TRACI GRIGGS: Alright, so before we close, I just really have to ask you: Your life is about to be ramped up onto a more national stage. And you guys will be making the move to Washington D.C. So talk about that a little bit. What are the challenges that you think you’re going to face and how are you going to continue to apply some of these principles in this whirlwind you’re about to step into?

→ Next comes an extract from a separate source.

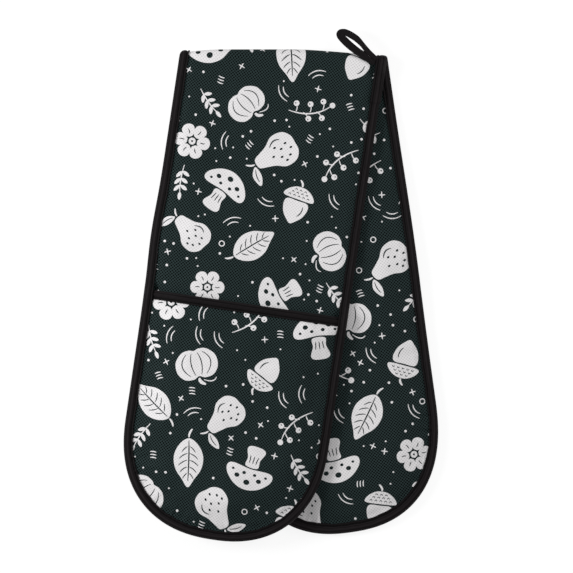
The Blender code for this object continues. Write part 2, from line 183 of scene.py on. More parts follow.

ERIN HAWLEY: That’s a great question. I think for Josh and I, the priority is just keeping that family unit stable. And that’s why we will likely move to D.C., so that we can have more time together as a family. And we want the boys to have as normal of a life as possible there. We have a church committee already in D.C. We both live there separately and then after we were married, so we’re looking forward to reconnecting to community, hopefully surrounding our boys, our family, with people who believe in the Lord and in community and in family and just keeping the boys and ourselves as rooted and grounded as possible. And there is something really, very humbling about having toddlers, as you mentioned, they are not easy to control and that’s a wonderful thing. But there’s something really refreshing about having toddler boys because they remind you that it’s not about appearances. I’m sure they will keep us rooted and grounded as well.

TRACI GRIGGS: Erin, where can our listeners go to get a copy of your book, Living Beloved: Lessons from my little ones about the heart of God?

ERIN HAWLEY: It’s available everywhere. You can get an Amazon. I think it’s also at Wal-Martand Target, so pretty widely available. And then I also have a website at ErinMHawley.com.

TRACI GRIGGS: Erin Hawley, thank you so much for being with us this week on Family Policy Matters.